§ Instruction:
Set down the material exactly as given, please, from its first line through the line that includes "wasm.setup();".
[begin Given material]
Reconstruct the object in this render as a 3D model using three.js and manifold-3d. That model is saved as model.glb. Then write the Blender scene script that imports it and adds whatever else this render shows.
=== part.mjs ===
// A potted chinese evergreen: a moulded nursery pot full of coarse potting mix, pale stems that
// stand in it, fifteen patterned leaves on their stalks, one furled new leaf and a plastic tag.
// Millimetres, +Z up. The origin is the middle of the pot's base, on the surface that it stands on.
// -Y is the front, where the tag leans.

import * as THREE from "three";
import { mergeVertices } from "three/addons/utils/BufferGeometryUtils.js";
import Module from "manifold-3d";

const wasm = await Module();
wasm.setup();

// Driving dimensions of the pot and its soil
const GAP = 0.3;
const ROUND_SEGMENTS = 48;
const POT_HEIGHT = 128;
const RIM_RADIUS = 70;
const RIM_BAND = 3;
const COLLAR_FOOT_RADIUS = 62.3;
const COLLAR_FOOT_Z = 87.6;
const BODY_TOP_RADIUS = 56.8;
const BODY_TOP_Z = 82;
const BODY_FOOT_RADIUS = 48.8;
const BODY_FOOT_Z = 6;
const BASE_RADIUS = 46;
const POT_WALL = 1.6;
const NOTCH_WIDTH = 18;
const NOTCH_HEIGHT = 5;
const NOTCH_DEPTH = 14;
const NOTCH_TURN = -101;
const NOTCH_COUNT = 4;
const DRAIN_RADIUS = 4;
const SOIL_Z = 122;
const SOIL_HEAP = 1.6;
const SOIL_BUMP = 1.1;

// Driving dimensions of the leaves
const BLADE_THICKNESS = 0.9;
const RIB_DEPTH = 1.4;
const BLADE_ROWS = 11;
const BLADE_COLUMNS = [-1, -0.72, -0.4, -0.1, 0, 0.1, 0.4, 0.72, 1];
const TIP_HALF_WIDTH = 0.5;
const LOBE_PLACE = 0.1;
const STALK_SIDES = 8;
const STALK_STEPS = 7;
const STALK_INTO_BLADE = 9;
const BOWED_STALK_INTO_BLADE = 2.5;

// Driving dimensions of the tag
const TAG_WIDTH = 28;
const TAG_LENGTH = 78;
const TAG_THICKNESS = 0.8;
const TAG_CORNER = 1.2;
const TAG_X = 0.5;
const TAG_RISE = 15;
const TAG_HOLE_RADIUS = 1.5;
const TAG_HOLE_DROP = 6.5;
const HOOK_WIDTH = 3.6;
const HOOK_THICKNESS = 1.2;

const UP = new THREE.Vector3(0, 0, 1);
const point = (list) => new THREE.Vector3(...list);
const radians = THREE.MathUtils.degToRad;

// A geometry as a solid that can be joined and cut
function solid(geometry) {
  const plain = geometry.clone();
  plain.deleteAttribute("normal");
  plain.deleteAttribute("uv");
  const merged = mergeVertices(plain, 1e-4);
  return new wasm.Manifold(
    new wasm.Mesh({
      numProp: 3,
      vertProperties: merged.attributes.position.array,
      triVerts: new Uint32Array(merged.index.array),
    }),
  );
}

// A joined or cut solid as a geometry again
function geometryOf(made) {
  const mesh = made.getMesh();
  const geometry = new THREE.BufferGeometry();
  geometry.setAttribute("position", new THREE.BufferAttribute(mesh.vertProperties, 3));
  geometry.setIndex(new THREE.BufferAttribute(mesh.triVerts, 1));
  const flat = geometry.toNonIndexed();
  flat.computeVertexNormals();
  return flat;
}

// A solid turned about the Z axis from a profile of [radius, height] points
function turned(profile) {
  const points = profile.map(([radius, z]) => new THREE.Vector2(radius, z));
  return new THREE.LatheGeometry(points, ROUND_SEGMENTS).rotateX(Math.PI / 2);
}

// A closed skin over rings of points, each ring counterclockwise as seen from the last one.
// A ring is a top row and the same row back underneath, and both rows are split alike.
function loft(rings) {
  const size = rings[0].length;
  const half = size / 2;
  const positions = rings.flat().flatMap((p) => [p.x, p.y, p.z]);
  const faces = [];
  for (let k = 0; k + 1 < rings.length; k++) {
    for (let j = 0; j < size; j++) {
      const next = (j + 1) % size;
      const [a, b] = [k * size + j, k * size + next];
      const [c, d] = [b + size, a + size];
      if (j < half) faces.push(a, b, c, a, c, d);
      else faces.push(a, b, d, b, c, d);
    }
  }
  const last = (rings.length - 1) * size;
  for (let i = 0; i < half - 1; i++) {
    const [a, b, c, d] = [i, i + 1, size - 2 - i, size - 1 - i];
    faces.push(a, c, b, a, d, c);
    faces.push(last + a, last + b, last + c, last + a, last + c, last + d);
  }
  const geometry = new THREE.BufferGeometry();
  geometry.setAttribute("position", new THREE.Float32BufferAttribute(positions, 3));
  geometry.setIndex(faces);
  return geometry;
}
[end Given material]
§ Exercise solution:
Reconstruct the object in this render as a 3D model using three.js and manifold-3d. That model is saved as model.glb. Then write the Blender scene script that imports it and adds whatever else this render shows.
=== part.mjs ===
// A potted chinese evergreen: a moulded nursery pot full of coarse potting mix, pale stems that
// stand in it, fifteen patterned leaves on their stalks, one furled new leaf and a plastic tag.
// Millimetres, +Z up. The origin is the middle of the pot's base, on the surface that it stands on.
// -Y is the front, where the tag leans.

import * as THREE from "three";
import { mergeVertices } from "three/addons/utils/BufferGeometryUtils.js";
import Module from "manifold-3d";

const wasm = await Module();
wasm.setup();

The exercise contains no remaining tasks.